### DATASET CONTENT
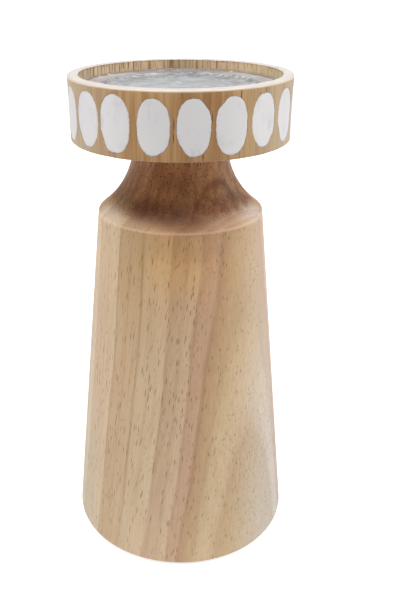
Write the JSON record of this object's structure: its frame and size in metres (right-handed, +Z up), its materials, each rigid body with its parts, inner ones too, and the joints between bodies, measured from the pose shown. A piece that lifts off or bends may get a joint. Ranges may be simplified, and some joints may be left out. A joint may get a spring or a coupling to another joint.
{
  "type": "wooden candlestick",
  "caption": "Turned wooden candlestick for one pillar candle: tapered column, coved neck and a shallow cup with white oval inlays round its band and a metal drip pan.",
  "frame": {"origin": "centre of the foot, on the surface that the candlestick stands on", "axes": "+Z up along the turned axis, -Y towards the front, +X to the right seen from the front"},
  "size_m": [0.1104, 0.1104, 0.2285],
  "materials": {
    "column_wood": "pale straight-grained timber, sanded and waxed",
    "cup_wood": "golden tan timber, sanded, with a clear matt seal",
    "inlay": "matt white cast resin, rubbed flush",
    "pan": "hammered, dull",
    "screw": "zinc plated",
    "felt": "dark brown felt"
  },
  "bodies": {
    "root": {"turned_column": "column_wood", "cup": "cup_wood", "drip_pan": "pan", "dowel_screw": "screw", "inlay_01": "inlay", "inlay_02": "inlay", "inlay_03": "inlay", "inlay_04": "inlay", "inlay_05": "inlay", "inlay_06": "inlay", "inlay_07": "inlay", "inlay_08": "inlay", "inlay_09": "inlay", "inlay_10": "inlay", "inlay_11": "inlay", "inlay_12": "inlay", "inlay_13": "inlay", "inlay_14": "inlay", "inlay_15": "inlay", "inlay_16": "inlay", "inlay_17": "inlay", "inlay_18": "inlay", "inlay_19": "inlay", "felt_pad_1": "felt", "felt_pad_2": "felt", "felt_pad_3": "felt", "felt_pad_4": "felt"}
  },
  "joints": []
}
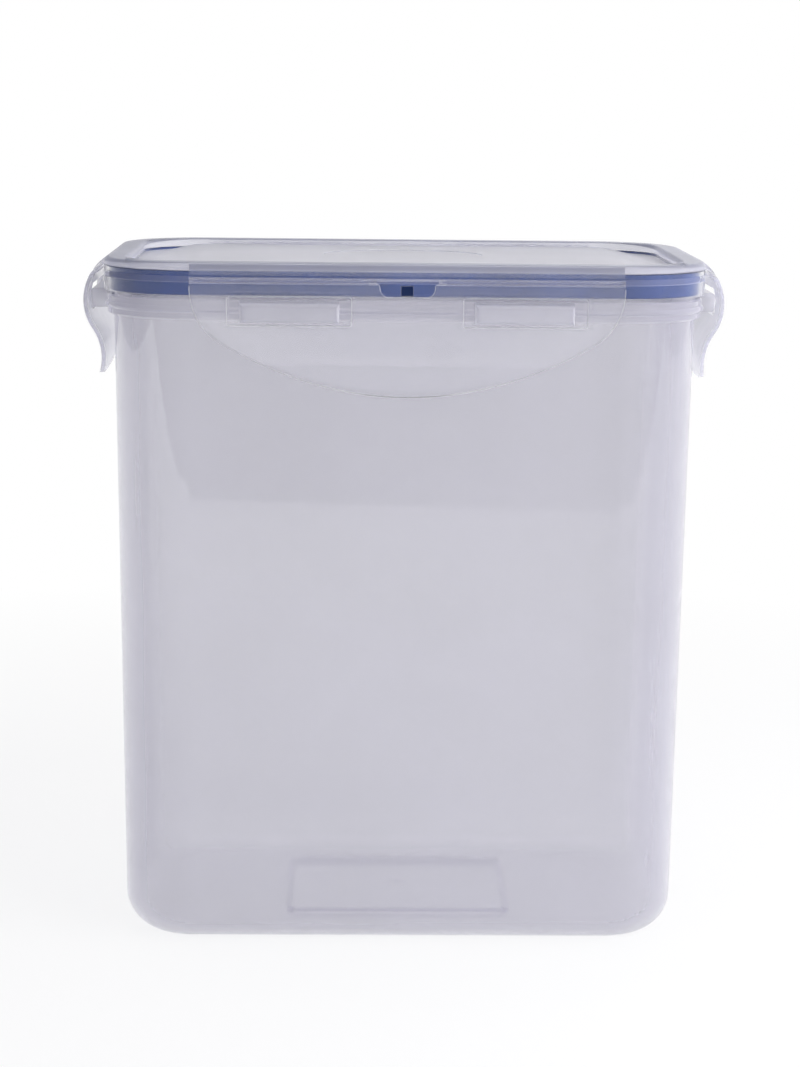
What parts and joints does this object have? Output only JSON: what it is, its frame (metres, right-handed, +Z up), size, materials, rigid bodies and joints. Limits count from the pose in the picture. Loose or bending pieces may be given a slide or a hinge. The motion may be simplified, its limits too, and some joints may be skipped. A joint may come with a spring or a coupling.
{
  "type": "snap-lock food canister",
  "caption": "Tall rectangular translucent food canister with a gasketed lift-off lid, locking flaps on living hinges and catches around a collar.",
  "frame": {"origin": "on the ground, at the middle of the canister's box", "axes": "+X to the right along the long side, -Y towards the front, +Z up"},
  "size_m": [0.2092, 0.1352, 0.225],
  "materials": {
    "container_plastic": "translucent frosted",
    "lid_plastic": "translucent satin",
    "flap_plastic": "translucent satin",
    "silicone": "matt"
  },
  "bodies": {
    "container": {"container": "container_plastic"},
    "lid": {"lid": "lid_plastic", "gasket": "silicone", "front_hinge": "flap_plastic", "back_hinge": "flap_plastic", "left_hinge": "flap_plastic", "right_hinge": "flap_plastic"},
    "front_flap": {"front_flap": "flap_plastic"},
    "back_flap": {"back_flap": "flap_plastic"},
    "left_flap": {"left_flap": "flap_plastic"},
    "right_flap": {"right_flap": "flap_plastic"}
  },
  "joints": [
    {"name": "lid_lift", "type": "slide", "parent": "container", "child": "lid", "axis": [0, 0, 1], "range_m": [0, 0.02]},
    {"name": "front_flap_hinge", "type": "hinge", "parent": "lid", "child": "front_flap", "pos_m": [0, -0.06383, 0.2198], "axis": [-1, 0, 0], "range_deg": [0, 120], "deforming": ["front_hinge"]},
    {"name": "back_flap_hinge", "type": "hinge", "parent": "lid", "child": "back_flap", "pos_m": [0, 0.06383, 0.2198], "axis": [1, 0, 0], "range_deg": [0, 120], "deforming": ["back_hinge"]},
    {"name": "left_flap_hinge", "type": "hinge", "parent": "lid", "child": "left_flap", "pos_m": [-0.10083, 0, 0.2198], "axis": [0, 1, 0], "range_deg": [0, 120], "deforming": ["left_hinge"]},
    {"name": "right_flap_hinge", "type": "hinge", "parent": "lid", "child": "right_flap", "pos_m": [0.10083, 0, 0.2198], "axis": [0, -1, 0], "range_deg": [0, 120], "deforming": ["right_hinge"]}
  ],
  "couplings": [
    {"joint": "front_flap_hinge", "follows": "lid_lift", "rad_per_m": 104.7},
    {"joint": "back_flap_hinge", "follows": "lid_lift", "rad_per_m": 104.7},
    {"joint": "left_flap_hinge", "follows": "lid_lift", "rad_per_m": 104.7},
    {"joint": "right_flap_hinge", "follows": "lid_lift", "rad_per_m": 104.7}
  ]
}
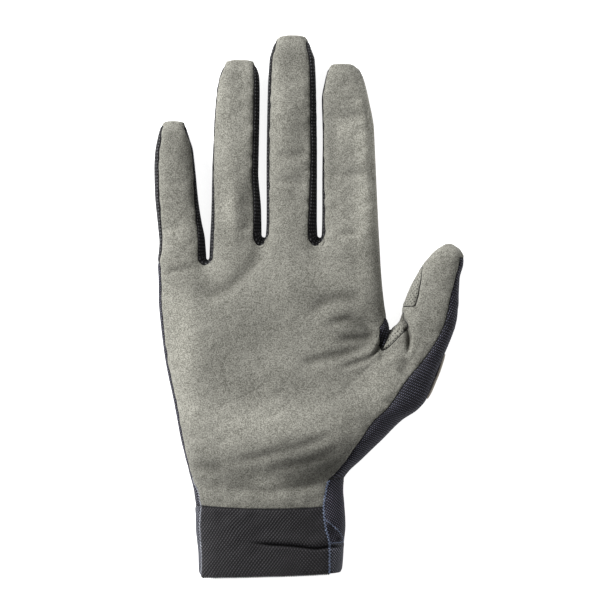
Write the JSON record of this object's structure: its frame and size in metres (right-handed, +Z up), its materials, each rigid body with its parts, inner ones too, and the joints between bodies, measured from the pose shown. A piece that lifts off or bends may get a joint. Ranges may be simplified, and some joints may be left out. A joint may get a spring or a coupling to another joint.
{
  "type": "motocross glove",
  "caption": "Right-hand motocross glove, hollow, with a one-piece suede palm, a mesh back, mesh strips between the fingers, perforated thumb inserts and a knitted elastic cuff",
  "frame": {"origin": "centre of the bounding box in plan, on the surface that the glove lies on", "axes": "+Z up out of the palm, +Y from the cuff to the fingertips, +X towards the thumb"},
  "size_m": [0.1354, 0.2362, 0.0259],
  "materials": {
    "suede": "short brushed synthetic suede, grey, slightly mottled",
    "perforated_suede": "grey synthetic suede with small punched dots",
    "navy_mesh": "fine navy and black mesh knit, matte",
    "black_mesh": "coarse black mesh knit, matte",
    "knit": "black elastic knit in a fine diagonal rib",
    "cuff_mesh": "dark navy knit with lighter blue-grey flecks",
    "patch": "light beige matte synthetic patch"
  },
  "bodies": {
    "root": {"palm": "suede", "back": "navy_mesh", "little_side": "black_mesh", "fourchette_little_ring": "black_mesh", "fourchette_ring_middle": "black_mesh", "fourchette_middle_index": "black_mesh", "thumb_insert_upper": "perforated_suede", "thumb_insert_crotch": "perforated_suede", "wrist_gusset": "navy_mesh", "cuff_front": "knit", "cuff_back": "cuff_mesh", "thumb_back_patch": "patch"}
  },
  "joints": []
}
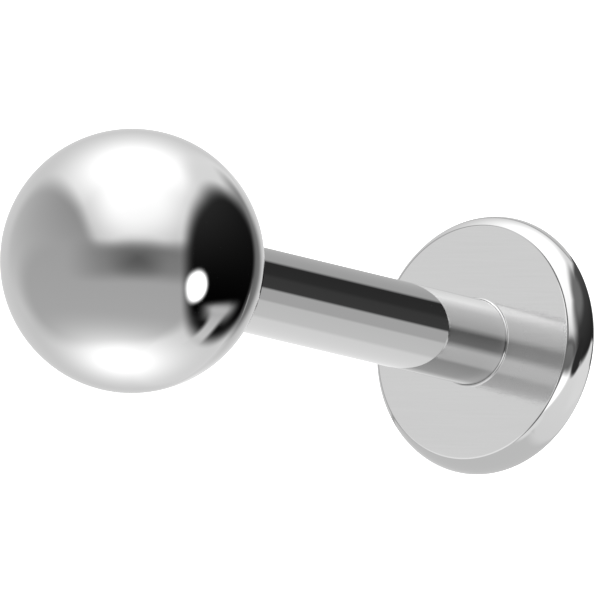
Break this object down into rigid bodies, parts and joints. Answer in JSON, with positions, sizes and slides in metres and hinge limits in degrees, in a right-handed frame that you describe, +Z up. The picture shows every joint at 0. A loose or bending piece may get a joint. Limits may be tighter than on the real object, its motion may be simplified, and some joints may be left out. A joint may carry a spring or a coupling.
{
  "type": "labret stud",
  "caption": "Body jewellery stud of polished steel: a ball that unscrews from a straight round bar, which ends in a flat round disc with a rounded rim.",
  "frame": {"origin": "under the middle of the stud's bounding box, on the surface that it lies on", "axes": "+X along the bar from the ball to the disc, +Z up, +Y completes a right-handed set"},
  "size_m": [0.0136, 0.0048, 0.0048],
  "materials": {
    "satin_steel": "surgical steel with a fine satin flat face and a mirror-polished rounded rim",
    "polished_steel": "mirror-polished surgical steel, not plated",
    "turned_steel": "surgical steel as turned, with a cut thread"
  },
  "bodies": {
    "post": {"base_disc": "satin_steel", "bar": "polished_steel"},
    "screw": {"thread_pin": "turned_steel"},
    "ball_end": {"ball": "polished_steel"}
  },
  "joints": [
    {"name": "ball_travel", "type": "slide", "parent": "post", "child": "screw", "axis": [-1, 0, 0], "range_m": [0, 0.00175]},
    {"name": "ball_turn", "type": "hinge", "parent": "screw", "child": "ball_end", "pos_m": [-0.00437, 0, 0.0024], "axis": [-1, 0, 0], "range_deg": [0, 2521]}
  ],
  "couplings": [
    {"joint": "ball_turn", "follows": "ball_travel", "rad_per_m": 25133}
  ]
}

### DIRECTION
Every record above must be duplicated exactly.

### SOLUTION TO THE PROBLEM
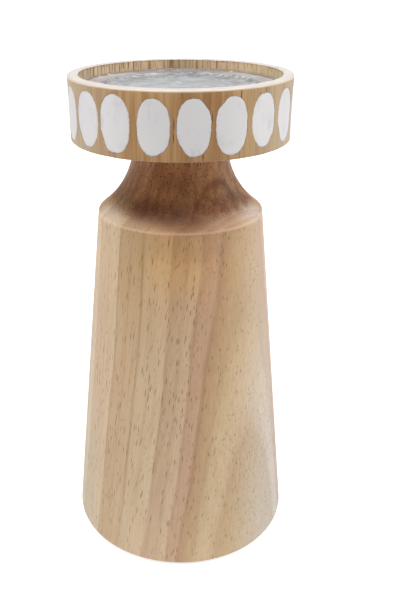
Write the JSON record of this object's structure: its frame and size in metres (right-handed, +Z up), its materials, each rigid body with its parts, inner ones too, and the joints between bodies, measured from the pose shown. A piece that lifts off or bends may get a joint. Ranges may be simplified, and some joints may be left out. A joint may get a spring or a coupling to another joint.
{
  "type": "wooden candlestick",
  "caption": "Turned wooden candlestick for one pillar candle: tapered column, coved neck and a shallow cup with white oval inlays round its band and a metal drip pan.",
  "frame": {"origin": "centre of the foot, on the surface that the candlestick stands on", "axes": "+Z up along the turned axis, -Y towards the front, +X to the right seen from the front"},
  "size_m": [0.1104, 0.1104, 0.2285],
  "materials": {
    "column_wood": "pale straight-grained timber, sanded and waxed",
    "cup_wood": "golden tan timber, sanded, with a clear matt seal",
    "inlay": "matt white cast resin, rubbed flush",
    "pan": "hammered, dull",
    "screw": "zinc plated",
    "felt": "dark brown felt"
  },
  "bodies": {
    "root": {"turned_column": "column_wood", "cup": "cup_wood", "drip_pan": "pan", "dowel_screw": "screw", "inlay_01": "inlay", "inlay_02": "inlay", "inlay_03": "inlay", "inlay_04": "inlay", "inlay_05": "inlay", "inlay_06": "inlay", "inlay_07": "inlay", "inlay_08": "inlay", "inlay_09": "inlay", "inlay_10": "inlay", "inlay_11": "inlay", "inlay_12": "inlay", "inlay_13": "inlay", "inlay_14": "inlay", "inlay_15": "inlay", "inlay_16": "inlay", "inlay_17": "inlay", "inlay_18": "inlay", "inlay_19": "inlay", "felt_pad_1": "felt", "felt_pad_2": "felt", "felt_pad_3": "felt", "felt_pad_4": "felt"}
  },
  "joints": []
}
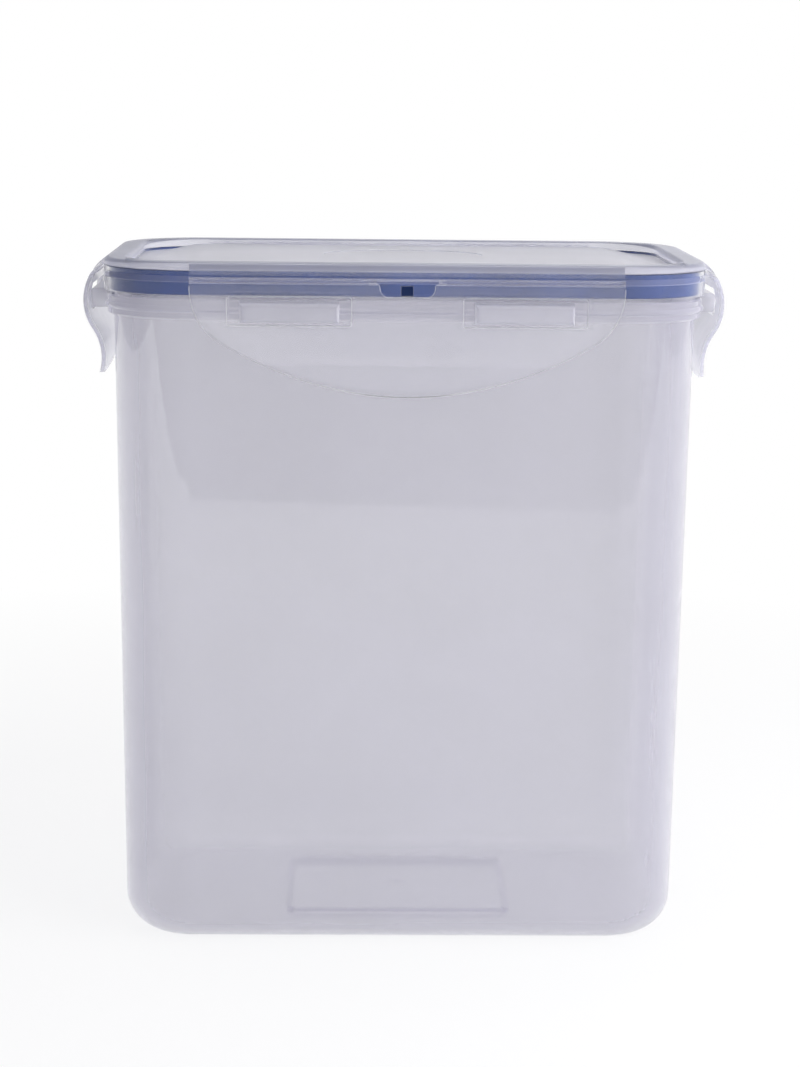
What parts and joints does this object have? Output only JSON: what it is, its frame (metres, right-handed, +Z up), size, materials, rigid bodies and joints. Limits count from the pose in the picture. Loose or bending pieces may be given a slide or a hinge. The motion may be simplified, its limits too, and some joints may be skipped. A joint may come with a spring or a coupling.
{
  "type": "snap-lock food canister",
  "caption": "Tall rectangular translucent food canister with a gasketed lift-off lid, locking flaps on living hinges and catches around a collar.",
  "frame": {"origin": "on the ground, at the middle of the canister's box", "axes": "+X to the right along the long side, -Y towards the front, +Z up"},
  "size_m": [0.2092, 0.1352, 0.225],
  "materials": {
    "container_plastic": "translucent frosted",
    "lid_plastic": "translucent satin",
    "flap_plastic": "translucent satin",
    "silicone": "matt"
  },
  "bodies": {
    "container": {"container": "container_plastic"},
    "lid": {"lid": "lid_plastic", "gasket": "silicone", "front_hinge": "flap_plastic", "back_hinge": "flap_plastic", "left_hinge": "flap_plastic", "right_hinge": "flap_plastic"},
    "front_flap": {"front_flap": "flap_plastic"},
    "back_flap": {"back_flap": "flap_plastic"},
    "left_flap": {"left_flap": "flap_plastic"},
    "right_flap": {"right_flap": "flap_plastic"}
  },
  "joints": [
    {"name": "lid_lift", "type": "slide", "parent": "container", "child": "lid", "axis": [0, 0, 1], "range_m": [0, 0.02]},
    {"name": "front_flap_hinge", "type": "hinge", "parent": "lid", "child": "front_flap", "pos_m": [0, -0.06383, 0.2198], "axis": [-1, 0, 0], "range_deg": [0, 120], "deforming": ["front_hinge"]},
    {"name": "back_flap_hinge", "type": "hinge", "parent": "lid", "child": "back_flap", "pos_m": [0, 0.06383, 0.2198], "axis": [1, 0, 0], "range_deg": [0, 120], "deforming": ["back_hinge"]},
    {"name": "left_flap_hinge", "type": "hinge", "parent": "lid", "child": "left_flap", "pos_m": [-0.10083, 0, 0.2198], "axis": [0, 1, 0], "range_deg": [0, 120], "deforming": ["left_hinge"]},
    {"name": "right_flap_hinge", "type": "hinge", "parent": "lid", "child": "right_flap", "pos_m": [0.10083, 0, 0.2198], "axis": [0, -1, 0], "range_deg": [0, 120], "deforming": ["right_hinge"]}
  ],
  "couplings": [
    {"joint": "front_flap_hinge", "follows": "lid_lift", "rad_per_m": 104.7},
    {"joint": "back_flap_hinge", "follows": "lid_lift", "rad_per_m": 104.7},
    {"joint": "left_flap_hinge", "follows": "lid_lift", "rad_per_m": 104.7},
    {"joint": "right_flap_hinge", "follows": "lid_lift", "rad_per_m": 104.7}
  ]
}
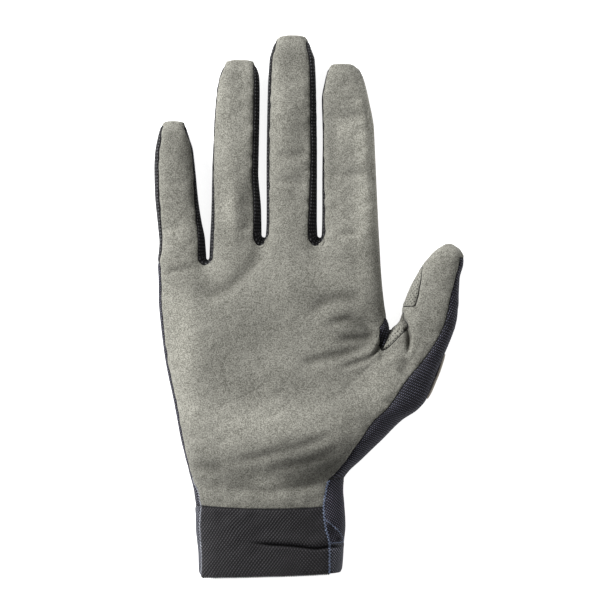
Write the JSON record of this object's structure: its frame and size in metres (right-handed, +Z up), its materials, each rigid body with its parts, inner ones too, and the joints between bodies, measured from the pose shown. A piece that lifts off or bends may get a joint. Ranges may be simplified, and some joints may be left out. A joint may get a spring or a coupling to another joint.
{
  "type": "motocross glove",
  "caption": "Right-hand motocross glove, hollow, with a one-piece suede palm, a mesh back, mesh strips between the fingers, perforated thumb inserts and a knitted elastic cuff",
  "frame": {"origin": "centre of the bounding box in plan, on the surface that the glove lies on", "axes": "+Z up out of the palm, +Y from the cuff to the fingertips, +X towards the thumb"},
  "size_m": [0.1354, 0.2362, 0.0259],
  "materials": {
    "suede": "short brushed synthetic suede, grey, slightly mottled",
    "perforated_suede": "grey synthetic suede with small punched dots",
    "navy_mesh": "fine navy and black mesh knit, matte",
    "black_mesh": "coarse black mesh knit, matte",
    "knit": "black elastic knit in a fine diagonal rib",
    "cuff_mesh": "dark navy knit with lighter blue-grey flecks",
    "patch": "light beige matte synthetic patch"
  },
  "bodies": {
    "root": {"palm": "suede", "back": "navy_mesh", "little_side": "black_mesh", "fourchette_little_ring": "black_mesh", "fourchette_ring_middle": "black_mesh", "fourchette_middle_index": "black_mesh", "thumb_insert_upper": "perforated_suede", "thumb_insert_crotch": "perforated_suede", "wrist_gusset": "navy_mesh", "cuff_front": "knit", "cuff_back": "cuff_mesh", "thumb_back_patch": "patch"}
  },
  "joints": []
}
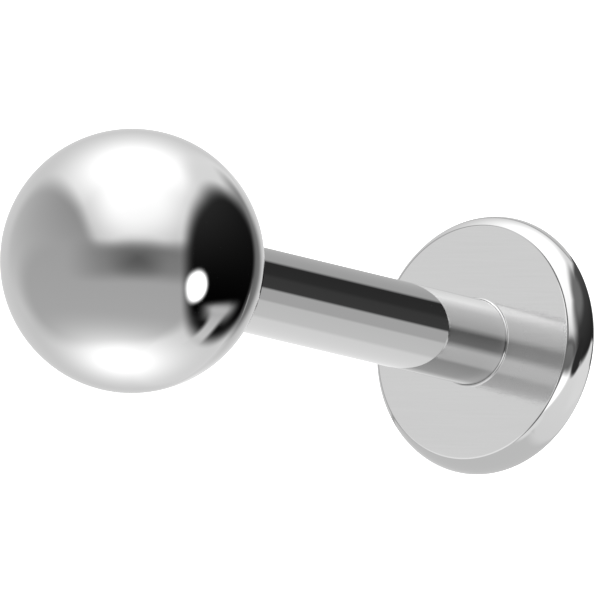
Break this object down into rigid bodies, parts and joints. Answer in JSON, with positions, sizes and slides in metres and hinge limits in degrees, in a right-handed frame that you describe, +Z up. The picture shows every joint at 0. A loose or bending piece may get a joint. Limits may be tighter than on the real object, its motion may be simplified, and some joints may be left out. A joint may carry a spring or a coupling.
{
  "type": "labret stud",
  "caption": "Body jewellery stud of polished steel: a ball that unscrews from a straight round bar, which ends in a flat round disc with a rounded rim.",
  "frame": {"origin": "under the middle of the stud's bounding box, on the surface that it lies on", "axes": "+X along the bar from the ball to the disc, +Z up, +Y completes a right-handed set"},
  "size_m": [0.0136, 0.0048, 0.0048],
  "materials": {
    "satin_steel": "surgical steel with a fine satin flat face and a mirror-polished rounded rim",
    "polished_steel": "mirror-polished surgical steel, not plated",
    "turned_steel": "surgical steel as turned, with a cut thread"
  },
  "bodies": {
    "post": {"base_disc": "satin_steel", "bar": "polished_steel"},
    "screw": {"thread_pin": "turned_steel"},
    "ball_end": {"ball": "polished_steel"}
  },
  "joints": [
    {"name": "ball_travel", "type": "slide", "parent": "post", "child": "screw", "axis": [-1, 0, 0], "range_m": [0, 0.00175]},
    {"name": "ball_turn", "type": "hinge", "parent": "screw", "child": "ball_end", "pos_m": [-0.00437, 0, 0.0024], "axis": [-1, 0, 0], "range_deg": [0, 2521]}
  ],
  "couplings": [
    {"joint": "ball_turn", "follows": "ball_travel", "rad_per_m": 25133}
  ]
}